Para esse grupo excluído, o mundo evangélico tem dois atrativos: a maior possibilidade de integração entre fé e vida, falando do cotidiano e não só da esperança na vida eterna, e a participação nos rituais religiosos.
"A hierarquia católica sempre teve uma relação muito mais íntima com as classes dominantes. Entre os evangélicos, há, por exemplo, a figura do testemunho, em que todos narram sua experiência", afirma a antropóloga.
Essa população excluída se forma principalmente nas periferias das cidades grandes e médias afetadas pelo crescimento desordenado. São grupos que passam por uma "refundação da sociabilidade". No dizer da antropóloga: vêem enfraquecer seus laços religiosos e sociais tradicionais e buscam novos vínculos.

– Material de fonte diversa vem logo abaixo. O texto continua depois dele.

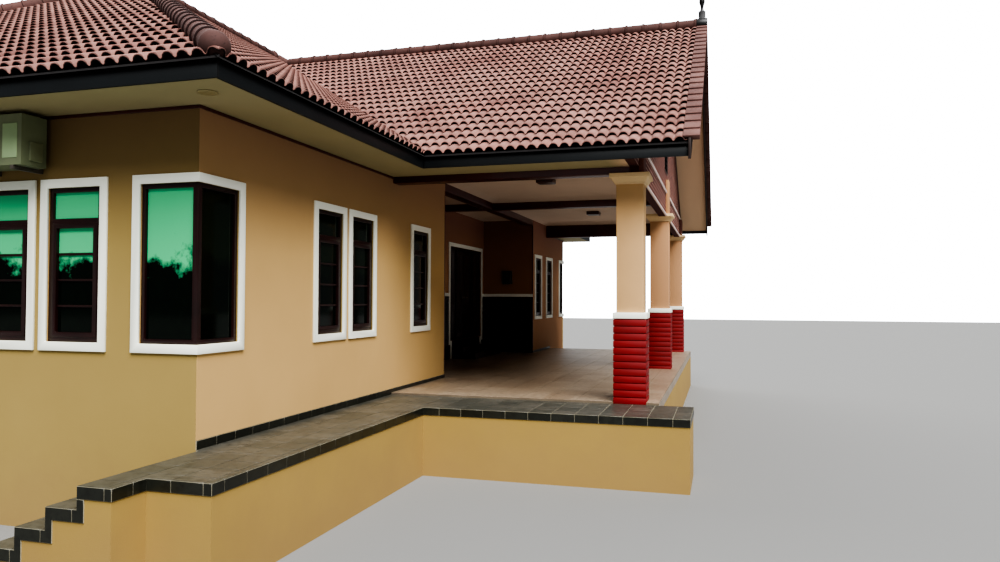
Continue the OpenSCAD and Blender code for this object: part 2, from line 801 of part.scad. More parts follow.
module barge_boards() {
    color([0.22, 0.15, 0.14]) both_verges() run_x(verge_x, verge_x + barge_t)
        translate([porch_eave_y, 0]) polygon([
            [-r, under(-r) - barge_h], [porch_half, under(porch_half) - barge_h],
            [porch_half, top(porch_half)], [-r, top(-r)]
        ]);
}

// Verge tiles lap over the edge of the slope and down the outside of the barge board
module verge_tiles() {
    color([0.5, 0.3, 0.28]) both_verges() {
        verge_strip(verge_x - verge_lap, x_hi, 0);
        verge_strip(verge_x + barge_t, x_hi, verge_drop);
    }
}
module verge_strip(x0, x1, drop) {
    run_x(x0, x1) translate([porch_eave_y, 0]) polygon([
        [-r, top(-r) - drop], [porch_half, top(porch_half) - drop],
        [porch_half, top(porch_half) + verge_up], [-r, top(-r) + verge_up]
    ]);
}

// The finial stands on a half-round tile that closes the end of the porch ridge
finial_side = 140;
finial_block_h = 150;
finial_r = 60;
finial_h = 620;
module finial() {
    z0 = top(porch_half);
    x0 = verge_x - verge_lap;
    block_z = z0 + collar_r - 20;
    saddle = verge_up + seat_gap;
    color([0.1, 0.1, 0.1]) {
        difference() {
            union() {
                translate([x0, ridge_y, z0]) rotate([0, 90, 0]) cylinder(r = collar_r, h = x_hi - x0);
                translate([(x0 + x_hi) / 2 - finial_side / 2, ridge_y - finial_side / 2, block_z])
                    cube([finial_side, finial_side, finial_block_h]);
            }
            run_x(x0 - 1, x_hi + 1) polygon([
                [porch_eave_y, 0], [porch_rear_y, 0], [porch_rear_y, top(0) + saddle],
                [ridge_y, top(porch_half) + saddle], [porch_eave_y, top(0) + saddle]
            ]);
        }
        translate([(x0 + x_hi) / 2, ridge_y, block_z + finial_block_h]) rotate_extrude() polygon([
            [0, 0], [finial_r - 5, 0], [finial_r - 30, 0.1 * finial_h], [finial_r - 30, 0.16 * finial_h],
            [finial_r, 0.33 * finial_h], [0.8 * finial_r, 0.7 * finial_h], [0.35 * finial_r, 0.93 * finial_h],
            [0, finial_h]
        ]);
    }
}

// Windows

module ring(x0, z0, x1, z1, w, y0, y1) {
    difference() {
        block([x0, y0, z0], [x1, y1, z1]);
        block([x0 + w, y0 - 1, z0 + w], [x1 - w, y1 + 1, z1 - w]);
    }
}

module corner_pair() {
    children();
    translate([0, body_l, 0]) mirror([0, 1, 0]) children();
}

module window_surrounds() {
    z0 = win_sill - band_w;
    z1 = win_sill + win_h + band_w;
    lx = corner_leg_x + band_w;
    ly = corner_leg_y + band_w;
    color([0.88, 0.88, 0.8]) {
        for (w = windows) at_window(w)
            ring(-band_w, z0, win_w + band_w, z1, band_w, -band_t, 0);
        corner_pair() difference() {
            block([-lx, -band_t, z0], [band_t, ly, z1]);
            block([-lx - 1, 0, z0 - 1], [0, ly + 1, z1 + 1]);
            block([-corner_leg_x, -band_t - 1, win_sill], [band_t + 1, corner_leg_y, win_sill + win_h]);
        }
    }
}

// Frame with a transom, and an opening sash below it
module window_frames() {
    z1 = win_sill + win_h;
    transom_z = z1 - fanlight_h - frame_w;
    y0 = frame_set;
    y1 = frame_set + frame_d;
    color([0.18, 0.08, 0.08]) {
        for (w = windows) at_window(w) {
            ring(0, win_sill, win_w, z1, frame_w, y0, y1);
            block([frame_w, y0, transom_z], [win_w - frame_w, y1, transom_z + frame_w]);
            ring(frame_w, win_sill + frame_w, win_w - frame_w, transom_z, sash_w,
                y0 - sash_out, y1 - sash_out);
        }
        corner_pair() difference() {
            block([-corner_leg_x, y0, win_sill], [-y0, corner_leg_y, z1]);
            block([-corner_leg_x - 1, y1, win_sill - 1], [-y1, corner_leg_y + 1, z1 + 1]);
            block([-corner_leg_x + frame_w, y0 - 1, win_sill + frame_w], [-y1, y1 + 1, z1 - frame_w]);
            block([-y1 - 1, y1, win_sill + frame_w], [-y0 + 1, corner_leg_y - frame_w, z1 - frame_w]);
        }
    }
}

module window_glass() {
    z1 = win_sill + win_h;
    y0 = frame_set + frame_d / 2;
    edge = frame_w + sash_w;
    color([0.2, 0.45, 0.36, 0.8]) {
        for (w = windows) at_window(w) {
            block([edge, y0, win_sill + edge], [win_w - edge, y0 + glass_t, z1 - fanlight_h - edge]);
            block([frame_w, y0, z1 - fanlight_h], [win_w - frame_w, y0 + glass_t, z1 - frame_w]);
        }
        corner_pair() {
            block([-corner_leg_x + frame_w, y0, win_sill + frame_w],
                [-frame_set - frame_d, y0 + glass_t, z1 - frame_w]);
            block([-y0 - glass_t, frame_set + frame_d, win_sill + frame_w],
                [-y0, corner_leg_y - frame_w, z1 - frame_w]);
        }
    }
}

// Entrance door

door_y1 = door_y + door_w;
door_z1 = floor_rise + door_h;
leaf_y0 = door_y + 2 * post_w + side_panel_w;
leaf_y1 = door_y1 - 2 * post_w - side_panel_w;
leaf_mid = (leaf_y0 + leaf_y1) / 2;
frame_x1 = -recess_d - 20;
frame_x0 = frame_x1 - door_frame_d;
sill_t = 20;
leaf_z0 = floor_rise + sill_t + leaf_gap;
leaf_z1 = door_z1 - post_w - leaf_gap;
// The hinge axis stands a little inside the frame's inner face
knuckle_r = pin_r + 5;
flap_t = 4;
hinge_x = frame_x0 - knuckle_r - 1;
hinge_h = 120;
hinge_z = [leaf_z0 + 200, (leaf_z0 + leaf_z1) / 2, leaf_z1 - 200 - hinge_h];

module door_surround() {
    x = -recess_d;
    z0 = floor_rise;
    edge_y0 = door_y - band_w + entry_inset - band_w;
    color([0.88, 0.88, 0.8]) {
        block([x, door_y - band_w, z0], [x + band_t, door_y, door_z1 + band_w]);
        block([x, door_y1, z0], [x + band_t, door_y1 + band_w, door_z1 + band_w]);
        block([x, door_y, door_z1], [x + band_t, door_y1, door_z1 + band_w]);
        for (y = [door_y - band_w, door_y1 + band_w - entry_inset])
            block([x, y, z0 - band_w], [x + band_t, y + entry_inset, z0]);
        for (y = [edge_y0, door_y1 + band_w - entry_inset])
            block([x, y, 0], [x + band_t, y + band_w, z0 - band_w]);
    }
}

module door_frame() {
    module post(y) { block([frame_x0, y, floor_rise], [frame_x1, y + post_w, door_z1]); }
    color([0.18, 0.08, 0.08]) union() {
        for (y = [door_y, door_y + post_w + side_panel_w, leaf_y1, door_y1 - post_w]) post(y);
        block([frame_x0, door_y, door_z1 - post_w], [frame_x1, door_y1, door_z1]);
        block([frame_x0, door_y, floor_rise], [frame_x1, door_y1, floor_rise + sill_t]);
        for (s = [0, 1]) for (z = hinge_z) mirrored_hinge(s) {
            translate([0, 0, z]) cylinder(r = pin_r, h = hinge_h);
            translate([0, 0, z]) cylinder(r = knuckle_r, h = hinge_h / 2 - 0.5);
            block([knuckle_r - flap_t, -30, z], [knuckle_r + 1, 0, z + hinge_h / 2 - 0.5]);
        }
    }
}

// Hinge frame: axis at the origin, leaf towards +Y, outside towards +X
module mirrored_hinge(s) {
    translate([hinge_x, s == 0 ? leaf_y0 + leaf_gap / 2 : leaf_y1 - leaf_gap / 2, 0])
        mirror([0, s, 0]) children();
}

module door_panel(w, z0, z1) {
    stile = 90;
    recess = 12;
    rail_z = z0 + (z1 - z0) * 0.36;
    difference() {
        block([0, 0, z0], [leaf_t, w, z1]);
        for (x = [-1, leaf_t - recess]) {
            block([x, stile, z0 + 160], [x + recess + 1, w - stile, rail_z - 50]);
            block([x, stile, rail_z + 50], [x + recess + 1, w - stile, z1 - 100]);
        }
    }
}

module door_side_panels() {
    color([0.18, 0.08, 0.08]) for (y = [door_y + post_w, door_y1 - post_w - side_panel_w])
        translate([frame_x0 + 20, y, 0]) door_panel(side_panel_w, floor_rise + sill_t, door_z1 - post_w);
}

module leaf_shape(s) {
    w = leaf_mid - leaf_y0 - 1.5 * leaf_gap;
    color([0.18, 0.08, 0.08]) mirrored_hinge(s) {
        translate([knuckle_r + 1, leaf_gap / 2, 0]) door_panel(w, leaf_z0, leaf_z1);
        for (z = hinge_z) translate([0, 0, z + hinge_h / 2 + 0.5]) difference() {
            union() {
                cylinder(r = knuckle_r, h = hinge_h / 2 - 0.5);
                block([knuckle_r - flap_t, 0, 0], [knuckle_r + 1, 35, hinge_h / 2 - 0.5]);
            }
            translate([0, 0, -1]) cylinder(r = pin_r + pin_gap, h = hinge_h);
        }
    }
}
module door_leaf_left() { leaf_shape(0); }
module door_leaf_right() { leaf_shape(1); }

// Trims and fittings

dado_h = 1465;
dado_t = 12;
rail_h = 80;
rail_t = 25;
// Dado outline round the recess, at a distance out from the wall faces
module dado_walls(t, z0, z1) {
    block([-recess_d, recess_y0, z0], [-recess_d + t, door_y - band_w, z1]);
    block([-recess_d, door_y1 + band_w, z0], [-recess_d + t, recess_y1, z1]);
    block([-recess_d + t, recess_y1 - t, z0], [0, recess_y1, z1]);
    block([-recess_d + t, recess_y0, z0], [0, recess_y0 + t, z1]);
}
module dado_tiles() {
    z1 = floor_rise - band_w;
    color([0.25, 0.09, 0.08]) {
        dado_walls(dado_t, 0, dado_h);
        block([-recess_d, door_y - band_w, 0], [-recess_d + dado_t, door_y - 2 * band_w + entry_inset, z1]);
        block([-recess_d, door_y1 + 2 * band_w - entry_inset, 0], [-recess_d + dado_t, door_y1 + band_w, z1]);
    }
}
module dado_rail() { color([0.88, 0.86, 0.8]) dado_walls(rail_t, dado_h, dado_h + rail_h); }

module skirting_tiles() {
    h = 58;
    color([0.2, 0.2, 0.2]) {
        block([0, 0, walk_top], [dado_t, porch_edge, h]);
        block([0, porch_edge, 0], [dado_t, recess_y0, h]);
        block([0, recess_y1, 0], [dado_t, porch_floor_y1, h]);
    }
}

unit_w = 780;
unit_d = 290;
unit_h = 500;
unit_x = -2550;
unit_clear = 46;
unit_z = soffit_h - unit_clear - unit_h;
unit_gap = 60;
fan_r = 215;
fan_x = unit_x + 290;
fan_depth = 30;
module condenser_unit() {
    guard = 6;
    front = -unit_gap - unit_d;
    color([0.72, 0.76, 0.68]) difference() {
        block([unit_x, front, unit_z], [unit_x + unit_w, -unit_gap, unit_z + unit_h]);
        translate([fan_x, front - 1, unit_z + unit_h / 2]) rotate([-90, 0, 0]) difference() {
            cylinder(r = fan_r, h = fan_depth + 1, $fn = 64);
            cylinder(r = fan_r / 4, h = fan_depth + 1);
            for (i = [1:3]) difference() {
                cylinder(r = fan_r * (i + 1) / 5 + guard, h = guard + 1, $fn = 64);
                translate([0, 0, -1]) cylinder(r = fan_r * (i + 1) / 5, h = guard + 3, $fn = 64);
            }
            for (a = [0:45:135]) rotate(a) translate([-fan_r, -guard / 2, 0])
                cube([2 * fan_r, guard, guard + 1]);
        }
    }
}
module condenser_bracket() {
    arm = 40;
    plate_t = 8;
    color([0.3, 0.28, 0.25]) for (x = [unit_x + unit_w / 8, unit_x + 7 * unit_w / 8 - arm]) {
        block([x, -unit_gap - unit_d, unit_z - arm], [x + arm, 0, unit_z]);
        block([x, -plate_t, unit_z], [x + arm, 0, unit_z + 0.4 * unit_h]);
    }
}

meter_w = 240;
meter_d = 110;
meter_h = 350;
meter_x = -800;
meter_z = 1800;
module meter_box() {
    color([0.15, 0.14, 0.14])
        block([meter_x, recess_y1 - meter_d, meter_z], [meter_x + meter_w, recess_y1, meter_z + meter_h]);
}

on_ground() walkway_base();
on_ground() walkway_tiles();
on_ground() side_steps();
on_ground() step_tiles();
on_ground() porch_base();
on_ground() porch_floor();
on_ground() entrance_steps();
on_ground() ground_floor();
on_ground() front_wall();
on_ground() front_right_wall();
on_ground() recess_return_wall();
on_ground() door_wall_front();
on_ground() door_wall_rear();
on_ground() door_wall_middle();
on_ground() recess_end_wall();
on_ground() rear_right_wall();
on_ground() rear_wall();
on_ground() left_wall();
on_ground() column_bases();
on_ground() column_bands();
on_ground() column_shafts();
on_ground() column_capitals();
on_ground() front_beam();
on_ground() middle_beam();
on_ground() rear_beam();
on_ground() recess_beam();
on_ground() porch_ceiling();
on_ground() ceiling_lights();
on_ground() gable_wall();
on_ground() gable_mouldings();
on_ground() gable_vent();
on_ground() main_roof_front();
on_ground() main_roof_right();
on_ground() main_roof_left();
on_ground() main_roof_rear();
on_ground() porch_roof_front();
on_ground() porch_roof_rear();
on_ground() ridge_tiles();
on_ground() verge_tiles();
on_ground() soffits();
on_ground() fascias();
on_ground() barge_boards();
on_ground() gable_covers();
on_ground() finial();
on_ground() window_surrounds();
on_ground() window_frames();
on_ground() window_glass();
on_ground() door_surround();
on_ground() door_frame();
on_ground() door_side_panels();
on_ground() door_leaf_left();
on_ground() door_leaf_right();
on_ground() dado_tiles();
on_ground() dado_rail();
on_ground() skirting_tiles();
on_ground() condenser_unit();
on_ground() condenser_bracket();
on_ground() meter_box();
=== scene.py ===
# %% [markdown]
# # A bungalow with a hipped roof and a gabled porch
# The house is rendered brick under concrete tiles. Its solids are already cut and placed, so this
# lesson dresses them: it lays every roof tile in rolls and courses, turns the ridge and hip tiles,
# sets bricks in the gable and tiles on the floors, and gives each surface its own finish.
# The solids come first because every dressed piece is placed by their boxes.

# %% Load the solids
import math

import bmesh
import bpy
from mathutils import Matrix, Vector


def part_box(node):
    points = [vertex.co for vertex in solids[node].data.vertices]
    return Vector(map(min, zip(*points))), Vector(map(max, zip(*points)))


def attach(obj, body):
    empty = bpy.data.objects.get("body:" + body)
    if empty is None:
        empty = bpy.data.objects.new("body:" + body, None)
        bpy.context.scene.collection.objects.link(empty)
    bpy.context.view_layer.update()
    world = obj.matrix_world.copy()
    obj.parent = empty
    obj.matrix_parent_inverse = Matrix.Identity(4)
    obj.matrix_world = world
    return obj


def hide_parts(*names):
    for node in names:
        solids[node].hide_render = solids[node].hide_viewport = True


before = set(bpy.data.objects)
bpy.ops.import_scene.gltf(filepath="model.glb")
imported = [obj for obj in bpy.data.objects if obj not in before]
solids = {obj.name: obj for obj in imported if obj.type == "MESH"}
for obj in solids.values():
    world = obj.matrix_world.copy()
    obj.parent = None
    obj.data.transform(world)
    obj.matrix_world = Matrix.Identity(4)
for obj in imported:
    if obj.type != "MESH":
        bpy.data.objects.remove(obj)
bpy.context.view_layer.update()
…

Assim, explica Regina, os evangélicos crescem em frentes de expansão, seja no Norte e no Centro-Oeste, seja em áreas empobrecidas das grandes cidades.
O Nordeste, região mais pobre do país, é também a área mais católica, com 80% de sua população. O Piauí é o Estado mais fiel a essa crença -91,35% dos piauienses se disseram católicos.
Isso se explica porque, no Nordeste, a pobreza -especialmente a rural- ainda mantém fortes laços com a igreja, garantidos pelo catolicismo "oficial" e por sua ampla rede eclesiástica e pela devoção a figuras do credo popular.
O Centro-Oeste e o Norte têm as maiores proporções de evangélicos (19,1% e 18,3%, respectivamente), e o Nordeste, a menor (10,4%). O Rio de Janeiro tem a menor parcela de católicos em sua população -57,16%. A situação é quase igual em Rondônia, com 57,55% de católicos.
Pesquisadores também destacam o crescimento da parcela dos sem-religião -que aumentou de 4,78% em 1991 para 7,28% em 2000. Essa categoria inclui não só os ateus e agnósticos, mas também os que não aceitam, para sua vida, uma autoridade religiosa -ainda que tenham uma medalhinha ou um patuá em casa.
Para Regina Novaes, o sem-religião pode ser um anarquista que não aceita uma ordem religiosa: "Ele não compra nenhum pacote religioso. É um homem de seu tempo. Diante da maior oferta, faz sua síntese pessoal".